Outraged gender rights groups in Namibia have urged authorities to take decisive action against the perpetrators of a recent spate of violent attacks against women and children.
Juanita Mabula, 21, a single mother and commercial sex worker, was found naked and beheaded nearly three weeks ago along a main road in Windhoek West, a suburb of the capital, Windhoek.
Her murder came six months after a six-year-old girl was raped and killed in another gruesome attack.
Mabula's death sparked demonstrations in the capital as protestors demanded tougher action from the police to protect women and children against violence.
"Gender-based violence is undermining everything we have achieved as an independent country," said one petition handed over to Prime Minister Nahas Angula.
Angula acknowledged that violence against women and children had reached a "crisis point", and reiterated the need for specific laws outlawing violence against women.
He pointed to an incident three years ago in the coastal town of Swakopmund in which a woman, Monika Florin, was murdered by her husband, who later cooked her remains.
"Both Monika and Juanita were women and their fate was determined by men," Angula pointed out. "[Depriving someone] of life is the most flagrant violation of women's rights and of our Constitution."
Namibia, among other countries in southern Africa, has gone to great lengths to promote legislation ensuring gender equality: it has enacted the Married Persons Equality Act, the Combating of Rape Act and the Domestic Violence Bill, a progressive piece of legislation that seeks to outlaw domestic violence.
The government has also shown its commitment to combating abuse of women and children by establishing a Women and Law Committee in the Law Reform and Development Commission (LRDC) to focus on legislation that discriminates against women.
A number of protocols for police, prosecutors and magistrates have accompanied these bills. Despite these advances, women's rights groups continue to complain that not enough is being done on a practical level.
"The gender order, where men dominate women, appears in many communities to remain unaffected by the various reforms, and violence against women continues unabated," said Veronica de Klerk, executive director of Women's Action for Development, an empowerment organisation.

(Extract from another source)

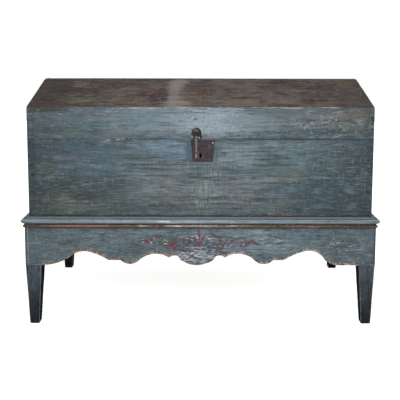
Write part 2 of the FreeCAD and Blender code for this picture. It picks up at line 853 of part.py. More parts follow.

"When our lawmakers pass these laws ... people are not taking them seriously. The biggest sinners are the men in those political parties who also don't want to change," she alleged.
Earlier this year former president Sam Nujoma suspended Supreme Court Judge Pio Teek, who is facing charges of rape, attempted rape, indecent assault, kidnapping and supplying liquor to minors.
Namibia is bound by the provisions of the 1979 Convention on the Elimination of All Forms of Discrimination against Women, which requires all signatory states to "commit themselves to undertake a series of measures to end discrimination against women in all forms".
"Our patriarchal societies teach us that girls are soft and boys are strong, and that there is nothing wrong with being beaten up by your husband or partner. We can start changing that attitude by sending very clear signals that violence against women is not acceptable," said Sarry Xoagus-Eises of the Namibia Media Women's Association.
With 80 percent to 85 percent of the country's nearly two million people reportedly affiliated to a faith-based institution, there have been recommendations that churches or traditional leaders be called upon to raise awareness of gender rights.
"The church can be a catalyst for changes in attitude and behaviour. The Bible is very clear about building peaceful, loving relationships," said Rev. Angela Veii, coordinator of the Lutheran World Federation (LWF) National Committee in Namibia.
She added that the church could act as a platform of solidarity for victims, to encourage women to protest against the violence they experienced at home or elsewhere.